Law professors Jonathan Klick (U Penn Law) and Joshua D. Wright (George Mason Law) have posted a paper, Grocery Bag Bans and Foodborne Illness, that has been making the rounds in the news and blogs in the last few days. The paper argues that the bans on plastic bags in San Francisco and other California cities have caused a spike in the rate of illness and death from foodborne illnesses such as E. Coli and salmonella.
Cities banned plastic bags in response to claims that the bags increase the costs of waste disposal and harm marine animals. But according to the article, the bag bans have exacted a serious human toll; after San Francisco's enactment of the first major plastic bag ban in 2007 the number of emergency room visits and deaths related to foodborne illness increased sharply. According to the article, the reason may be that consumers rarely wash the bags, mixing residues from raw meat, vegetables, and other items together over time creating a Petri dish of bacteria in which food items marinate. Of course, the authors' observational study does not prove that the bag ban caused the increase in illness, but overall the authors' argument seems persuasive.
Since 2007, the bag bans have been spreading in California like an epidemic. After San Francisco, three other California cities quickly enacted the bans: Malibu, Fairfax, and Palo Alto. The bag ban hits close to home for me, as my town is one of the four called out in the article. As a resident of a "Malibu-adjacent" neighborhood, I have had the opportunity to "enjoy" the twin benefits of the increased seagull and salmonella populations. And I am no longer alone, as the bans are now much more widespread than these initial four cities.
The law profs' study has attracted some significant coverage in the last few days, but the major outlets seem to have overlooked the most astounding calculation from the paper, perhaps because one would need to read the paper to find it. The authors estimate that the additional deaths from the plastic bag ban value each saved animal at $87,500. Perhaps more significantly, this figure only takes into account the costs of those people killed by foodborne illness, not the legions hospitalized, sickened, absent from place of employment, or otherwise incapacitated because of eating food out of filthy cloth bags. One can only imagine that the number of those sickened is orders of magnitude larger than those killed.

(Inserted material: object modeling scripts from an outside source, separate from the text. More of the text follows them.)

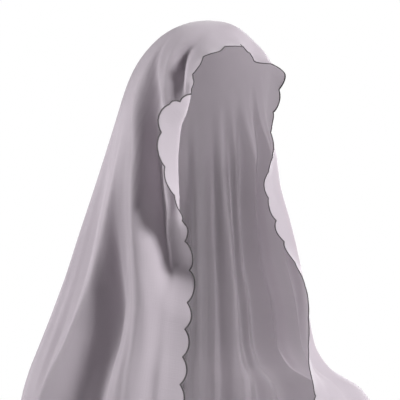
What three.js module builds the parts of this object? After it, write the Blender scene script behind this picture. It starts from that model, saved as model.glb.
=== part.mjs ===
// Chiffon veil, draped over the crown and hanging to the chest and back.
// Millimetres, +Z up. The wearer faces -Y and the wearer's left is +X.
// The origin is the seat on the crown, on the inner side of the cloth.
import * as THREE from 'three';

// Sizes of the flat cloth
const clothLength = 1750;
const clothWidth = 700;
const frontOverhang = 92;
const wall = 1;
const longScallops = 48;
const shortScallops = 19;
const scallopDepth = 7.5;

// Sizes of the stitched edging, which lies just outside the cloth's rim
const edgingGap = 0.3;
const edgingWidth = 1.4;

// Sizes of the draped form, which the table of sections shares out
const measureDrop = 1000;
const rightHalfWidth = 270;
const leftHalfWidth = 266;
const backReach = 163;
const frontReach = 134;
const centreOffset = 15;

// Sizes of the folds and of the turned border
const foldReach = 420;
const foldDepth = 46;
const foldDeepening = 0.2;
const deepeningRange = 1.2;
const foldFade = 0.15;
const borderRise = 20;
const borderSlide = 20;
const liftReach = 80;
const calmReach = 30;
const borderWidth = 30;
const rollArcLength = 14;
const leastTurn = 0.5;

// How finely the cloth is divided
const levelCount = 200;
const frontSteps = 4;
const otherSteps = 3;
const probeDistance = 2;
const rowSpacing = 1.5;

// Sections of the drape by level, chosen by hand. The drop is a share of measureDrop, the four
// reaches and the centre are shares of their own sizes, square is the superellipse's power, and
// cheek and fall say how far the cloth has gone over to those two columns of the turn table.
const sectionColumns = ['drop', 'right', 'left', 'back', 'front', 'centre', 'square', 'cheek', 'fall'];
const sections = [
  [0, 0, 0, 0, 0, 0.53, 2, 0, 0],
  [0.002, 0.074, 0.07, 0.135, 0.14, 0.53, 2, 0, 0],
  [0.008, 0.145, 0.138, 0.27, 0.285, 0.53, 2, 0, 0],
  [0.02, 0.222, 0.205, 0.417, 0.42, 0.53, 2, 0, 0],
  [0.04, 0.296, 0.268, 0.546, 0.55, 0.53, 2.05, 0.05, 0],
  [0.065, 0.359, 0.312, 0.638, 0.625, 0.53, 2.1, 0.3, 0],
  [0.095, 0.407, 0.348, 0.7, 0.675, 0.53, 2.15, 0.7, 0],
  [0.135, 0.452, 0.398, 0.742, 0.695, 0.53, 2.2, 1, 0],
  [0.19, 0.5, 0.465, 0.785, 0.694, 0.67, 2.3, 1, 0.08],
  [0.25, 0.556, 0.457, 0.822, 0.679, 0.8, 2.4, 1, 0.3],
  [0.32, 0.63, 0.466, 0.871, 0.687, 0.93, 2.5, 1, 0.65],
  [0.39, 0.733, 0.522, 0.92, 0.724, 1, 2.5, 1, 0.95],
  [0.44, 0.818, 0.55, 0.957, 0.776, 1, 2.5, 1, 1],
  [0.475, 0.882, 0.635, 0.975, 0.828, 1, 2.5, 1, 1],
  [0.51, 0.93, 0.87, 0.988, 0.873, 1, 2.5, 1, 1],
  [0.56, 0.97, 0.985, 1, 0.925, 1, 2.5, 1, 1],
  [0.68, 0.985, 1, 1, 0.978, 1, 2.5, 1, 1],
  [1.1, 0.985, 1, 0.97, 1.015, 1, 2.5, 1, 1],
];

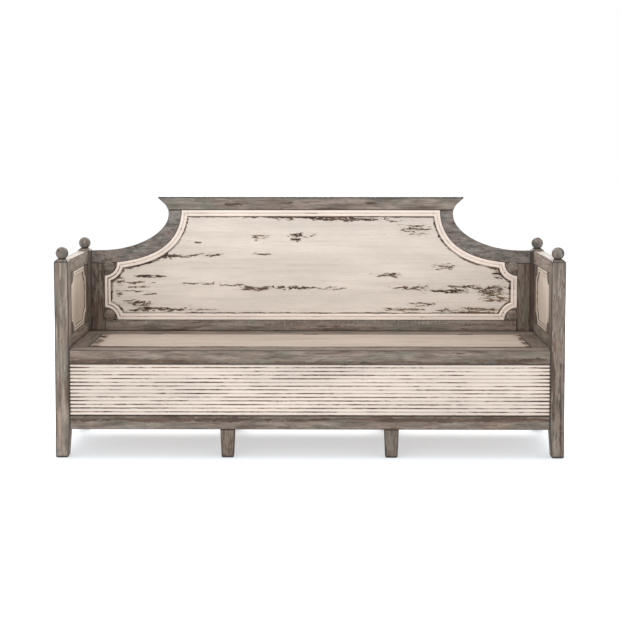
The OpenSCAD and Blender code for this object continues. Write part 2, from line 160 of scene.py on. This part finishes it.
# Colours are linear. Grey paint, and the wood and wear that show through it
GREY_GREEN = (0.192, 0.170, 0.138)
GREY_PINK = (0.270, 0.202, 0.166)
GREY_PALE = (0.410, 0.362, 0.318)
GREY_BROWN = (0.235, 0.158, 0.112)
DARK_FLAKE = (0.052, 0.038, 0.030)
PALE_SCUFF = (0.46, 0.43, 0.39)
# Painted shade and dirt for corners and grooves, and grime for worn edges
CREVICE_SHADE_AND_DIRT = (0.032, 0.023, 0.018)
EDGE_GRIME = (0.050, 0.041, 0.034)
DARK_BROWN = (0.048, 0.029, 0.021)
RED_BROWN = (0.108, 0.066, 0.046)
OCHRE = (0.225, 0.148, 0.080)

# Cream paint, on each kind of piece, its dirt and its painted shade
CREAM_BACK = (0.642, 0.572, 0.507)
CREAM_MOULD = (0.776, 0.672, 0.600)
CREAM_REEDS = (0.645, 0.563, 0.500)
CREAM_SEAT = (0.440, 0.367, 0.311)
# Painted light: the right arm's cream is the left's made lighter, as its inner face is the lit one
CREAM_SHADED_LEFT = (0.470, 0.390, 0.315)
CREAM_LIT_RIGHT = (0.583, 0.495, 0.422)
CREAM_ARM_MOULD = (0.56, 0.48, 0.40)
CREAM_STAIN = (0.40, 0.29, 0.20)
CREAM_SHADE_AND_DIRT = (0.070, 0.045, 0.032)
SOFT_SHADOW = (0.30, 0.225, 0.165)
DEEP_SHADOW = (0.080, 0.055, 0.040)
REAR_GREY = (0.150, 0.128, 0.105)
REAR_PALE = (0.235, 0.200, 0.168)

PINE_DARK = (0.30, 0.185, 0.100)
PINE_PALE = (0.50, 0.345, 0.205)
PINE_LINE = (0.20, 0.12, 0.065)
IRON = (0.060, 0.052, 0.047)
RUST = (0.170, 0.085, 0.045)


def brown_wood(g, axis):
    """The bare wood that shows where paint has gone."""
    streaks = g.noise(g.stretched(along(axis, 150, 12)), detail=6, rough=0.7)
    patch = g.noise(g.stretched(along(axis, 22, 7), (3, 1, 7)), detail=3)
    dark = g.mix(g.span(patch, 0.45, 0.64), DARK_BROWN, RED_BROWN)
    return g.mix(g.span(streaks, 0.54, 0.80), dark, OCHRE)


def patches_mask(g, patches):
    """Strength at the middle of each (x, z, half length, half height, strength) patch, fading out."""
    wander = 20 * MM
    wobble = g.noise(g.stretched((28, 28, 28)), detail=3, rough=0.6)
    place = g.vector("ADD", g.place, g.vector("MULTIPLY", wobble, (0, 0, wander)))
    total = 0.0
    for x, z, half_long, half_high, strength in patches:
        offset = g.vector("SUBTRACT", place, (x, 0, z + wander / 2))
        offset = g.vector("MULTIPLY", offset, (1 / half_long, 0, 1 / half_high))
        length = g.add("ShaderNodeVectorMath", {0: offset}, operation="LENGTH").outputs["Value"]
        total = g.math("MAXIMUM", total, g.span(length, 1.8, 0.4, 0.0, strength, smooth=True))
    return total


def worn_edge(g):
    """1 on the rounded edges of the eased pieces."""
    return g.add("ShaderNodeAttribute", attribute_name="worn_edge").outputs["Fac"]


def whole_grey(g, streak, mottle, patch, splinter, tone, warmth):
    """The grey paint where it is whole: green, pink, brown and pale greys in mottled layers."""
    paint = g.mix(g.span(patch, 0.40, 0.60), GREY_GREEN, GREY_PINK)
    paint = g.mix(g.span(streak, 0.50, 0.74, 0.0, 0.55), paint, GREY_PALE)
    paint = g.mix(g.span(splinter, 0.50, 0.60, 0.0, 0.45), paint, GREY_BROWN)
    paint = g.vector("MULTIPLY", paint, (tone * (1 + warmth), tone, tone * (1 - warmth)))
    mottle_shade = g.span(mottle, 0.34, 0.66, 0.64, 1.36)
    streak_shade = g.span(streak, 0.36, 0.62, 0.70, 1.18)
    return g.scaled(paint, g.math("MULTIPLY", mottle_shade, streak_shade))


def scuffed(g, colour, flecks, splinter, flaky):
    """The colour with pale flecks and scuffs over it."""
    fleck = g.span(flecks, 0.66, 0.72, 0.0, 0.55)
    scrape = g.span(splinter, 0.39, 0.35, 0.0, 0.35 * flaky)
    return g.mix(g.math("MAXIMUM", fleck, scrape), colour, PALE_SCUFF)


def upright_ticks(g, height):
    """Short pale brush marks that stand upright above the given height."""
    ticks = g.noise(g.stretched((170, 170, 22), (4, 4, 4)), detail=3, rough=0.6)
    above = g.span(g.coordinate("Z"), height, height + 8 * MM)
    return g.math("MULTIPLY", g.span(ticks, 0.56, 0.64, 0.0, 0.6), above)


def grey_paint(
    name, axis, tone, wear, patches=(), flaky=0.3, run=1.0, edge_dirt=0.88, warmth=0.0, ticks_above=None
):
    """Matt grey paint, rubbed through to brown along the grain and at the edges.

    tone is its lightness, wear how much is rubbed off, flaky how much has lifted, and run how
    short its grain is.
    """
    g = Graph("grey_paint_" + name)
    streak = g.noise(g.stretched(along(axis, 68, 5 * run)), detail=7, rough=0.70)
    mottle_places = g.stretched(along(axis, 56, 9 * run), (3, 9, 5))
    mottle = g.noise(mottle_places, detail=7, rough=0.74, distortion=0.3)
    patch = g.noise(g.stretched(along(axis, 13, 4.5 * run), (1, 8, 4)), detail=5, rough=0.62)
    splinter_places = g.stretched(along(axis, 64, 7 * run), (5, 3, 9))
    splinter = g.noise(splinter_places, detail=5, rough=0.66, distortion=0.5)
    flecks = g.noise(g.stretched(along(axis, 150, 70), (6, 2, 8)), detail=3, rough=0.7)
    edge = worn_edge(g)
    crevice = g.crevice(16 * MM)
    rubbed = g.weighted((streak, 0.45), (mottle, 0.33), (patch, 0.22), (edge, 0.06), (crevice, 0.12))
    if patches:
        rubbed = g.weighted((rubbed, 1.0), (patches_mask(g, patches), 0.16))
    start = 0.60 - 0.055 * wear
    bare = g.span(rubbed, start, start + 0.035, smooth=True)
    lifted = g.span(splinter, 0.555, 0.600, 0.0, flaky)
    colour = whole_grey(g, streak, mottle, patch, splinter, tone, warmth)
    colour = g.mix(g.math("MULTIPLY", bare, 0.85), colour, brown_wood(g, axis))
    colour = g.mix(lifted, colour, DARK_FLAKE)
    colour = scuffed(g, colour, flecks, splinter, flaky)
    if ticks_above is not None:
        colour = g.mix(upright_ticks(g, ticks_above), colour, PALE_SCUFF)
    # Painted shade and dirt: darker in corners and grooves, where ambient occlusion finds them
    colour = g.mix(g.span(crevice, 0.22, 0.80, 0.0, 0.68), colour, CREVICE_SHADE_AND_DIRT)
    grime = g.math("MULTIPLY", edge, g.span(mottle, 0.38, 0.62, edge_dirt, 0.57 * edge_dirt))
    colour = g.mix(grime, colour, EDGE_GRIME)
    g.bump(g.weighted((mottle, 0.5), (bare, -0.6), (lifted, -0.5)), 1.4 * MM, 0.7)
    return g.finish(colour, g.span(bare, 0.0, 1.0, 0.62, 0.78))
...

It is possible that residents of these (largely uber wealthy) cities would value each sea lion, harbor seal, dolphin, and other endearing animal at $87,500. (I wonder how they value the fish populations that are decimated by the overpopulation of sea lions off the Pacific coast.) My guess, however, is that the primary beneficiary is the elusive Pacific Sea Rat (a.k.a. the seagull), which is one of the few things more unappealing to have in direct contact with food than reusable fabric shopping bags. One would guess that even in Malibu, Marin, Palo Alto, and San Francisco, one could come to a consensus that $87,500 is too steep a price for a seagull.
The plastic bag ban is but one of thousands of examples of regulatory zeal gone awry in California. As I have argued before, California's inability to consider the costs of regulation is turning the state's economy into a rustbelt economy. I hope more law professors will follow the lead of Klick and Wright, conducting the assessment of the costs and ancillary effects of regulation that our California state and local governments seem unable to perform or uninterested in considering.